For the first time, Burian says, the band operated like a traditional rock band, writing songs, practicing them and then going into the studio.

“It was a lot more of four people playing music together and getting comfortable with each other,” he says. It was more of a rock record in the traditional sense. I feel like we have kind of worked backwards, almost, because our records have kind of gone from more esoteric and weird and experimental to the newest one being more like what a band would do with its first record.”

That doesn’t mean that Milemarker will now start releasing alternative rock records. In fact, it seems unclear what the future holds for the band. Over the holidays, Burian traveled to Germany where he was exposed to lots of electronic music, something that has been lurking in Milemarker’s songs all along, but which never really has come to the forefront. Burian says he came home very excited, ready to simply pack up the guitars and go totally electronic.

“I got back and Dave, the guitarist, was like, ‘well, I’m pretty much ready to totally play guitar solos and play classic rock,” says So we’re kind of like on the completely opposite end of the spectrum.”

Allowing all of the different opinions of the band’s members to flourish, Burian says, is what has kept its music fresh.
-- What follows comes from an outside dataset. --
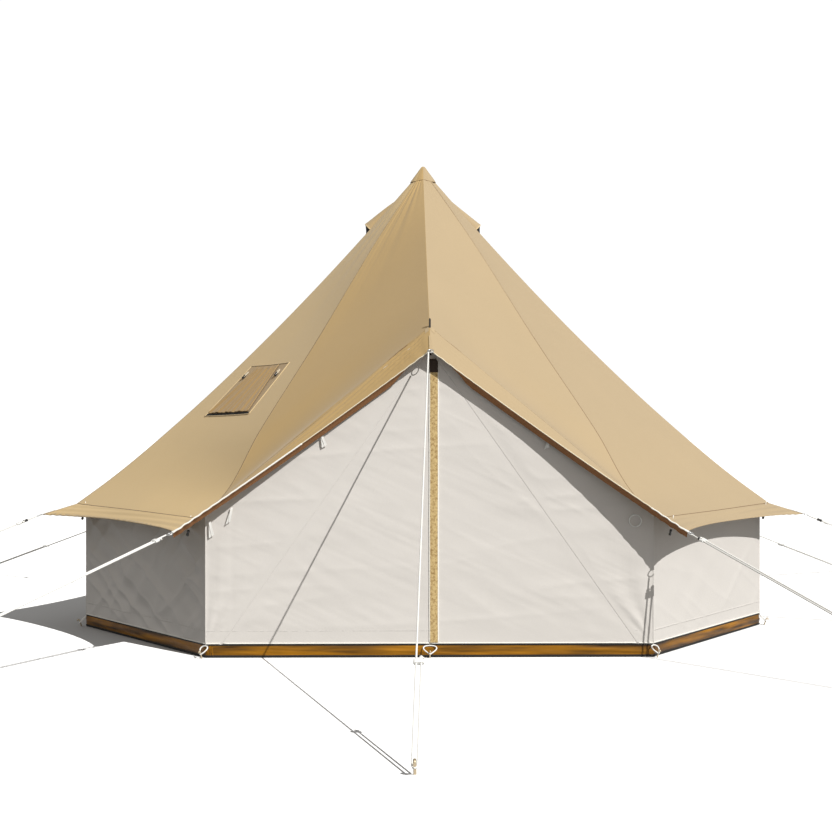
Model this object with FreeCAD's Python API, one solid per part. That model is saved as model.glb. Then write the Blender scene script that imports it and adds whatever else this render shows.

“We’re not trying to be like a specific type of band or fit into this category or that category,” says Burian. “I think a lot of times when you have something really clearly in mind, it’s easy to know based on the fact that you’re going for sounding like ‘this,’ then you should dress like ‘that,’ or you should jump around a lot or stand perfectly still. Trying to kind of consciously not fit into any one of those molds, you have to think a lot more about the way you are going to present yourself and what you are going to get across because you aren’t just tapping into people’s codes of expectation. It’s not just a matter of giving them what they want, it’s a matter of thinking about what you want and what you want to get across.”